You could probably tell from my spirited endorsement of The Marx Brothers’ movies a month ago that I’m hoping to point you all toward areas of the film landscape that you’re missing if you just stick to the past 40 years of Hollywood blockbusters (not that I’m opposed to those either, of course).
Today’s film is in another such area, because it is a Swedish film. If you’re a person who has never watched a movie that was made in a language besides English, then let me take this opportunity to tell you that you are missing out on huge quantities of truly incredible cinema. A case-in-point of what you’re missing out on (and a great place to start, if that unfortunately describes you) is the Swedish horror-drama Let the Right One In. And for a spoiler-free account of why you should make it a priority to check this film out, read on.
I say that this is a case-in-point for what can be lost by not watching foreign films because there is some possibility that you are already familiar with the 2010 American remake of this film, titled Let Me In, which may be regarded as a knock-off of the Swedish film (meaning that its content is not far off from the original, but its quality is definitely and noticeably worse).
I am not biased against remakes; in fact, I wrote an entire article 2 months ago about how to do a remake right. I only object to a bad or unnecessary remake. Although I would strongly urge you to wait until after watching Let the Right One In before viewing it—due to many spoilers—this video provides an in-depth account of the obvious superiority of the original. Let the Right One In is tense and weird and wonderful. It is rightly acclaimed and it bends the horror genre more successfully than scores of other recent horror films.
The most potentially surprising thing about the elegant visuals, profound pathos, and visceral bloodshed of Let the Right One In is that it would be accurate to call it a ‘vampire romance movie.’ If you’re anything like me, those words are tinged with heaping helpings of negative connotations that force flat, grey cinematography, schoolyard-level writing, and emotionless acting to the forefront of your mind. Well, lay your worries to rest. This is no young adult fanfiction gone rogue; this is a serious R-rated treatment of a strange connection between two sad people: an old unwilling killer and a young vengeful loner.
I would issue a warning by way of saying that this movie is not for the faint of heart. In addition to its violence, there are some shocking and gruesome visual effects thrust before the viewer. The visual effects, by the way, are another area where Let the Right One In unambiguously outdoes Let Me In. Where Let Me In has bad CGI full of awkward positions, overly quick movements, and unbelievable flailing, Let the Right One In has good CGI that never replaces important action sequences, is minimally implemented, and shares the screen with many excellent practical effects.
Let the Right One In does not skimp on the tension, action, and violence to accompany its drama, but unlike so many hugely popular movies that contain those same elements, the characters are nuanced, subtle, and realistic. They are not reduced to action archetypes and they have clear and interesting motivations.
It impresses me whenever the lead actors of a movie give emotionally interesting performances, but for actors as young as the lead pair in Let the Right One In to provide such phenomenal acting is endlessly commendable.
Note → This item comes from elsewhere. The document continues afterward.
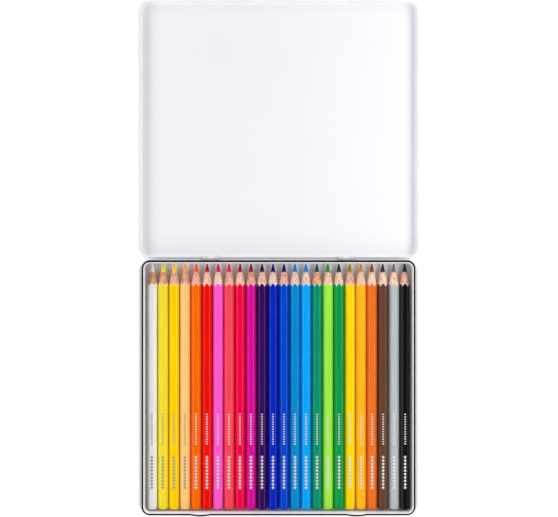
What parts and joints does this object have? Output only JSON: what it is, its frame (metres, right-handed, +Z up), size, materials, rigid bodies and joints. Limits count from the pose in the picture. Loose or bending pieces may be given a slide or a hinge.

Lina Leandersson and Kåre Hedebrant do better than many actors that have quadruple their experience. Equally commendable is a director who trusts their actors and their audience enough to make the film visually interesting rather than blatantly and repeatedly forcing the viewer’s focus from one object or face to the next.
It might be billed as a horror film, and there might be details in it that are horrific, but Let the Right One In is at base a brooding drama that takes place in a horrific world. The coldness and hostility of the movie’s universe is captured brilliantly in the look of the movie, as well as in the structure of its character developments. I have previously written about how The Sixth Sense uses its supernatural elements to further an essentially human story. Similarly, Let the Right One In pushes the boundaries of what is possible with a horror movie. It also pushes the boundaries of what is possible with a dramatic movie. In fact, it pushes the boundaries of what is possible with a movie.
If you’ve ever thought, ‘A new, serious, realistic take on life in a world where vampires exist would be awesome . . . too bad all we have is that bloated series for kids and others following in its footsteps,’ then I would strongly urge you to watch Let the Right One In. But if you watch a lot of movies and like it when you see one that’s unpredictable and high-quality, then forget about the vampires; Let the Right One In is an extremely taut, well-acted, well-made film. Watch it.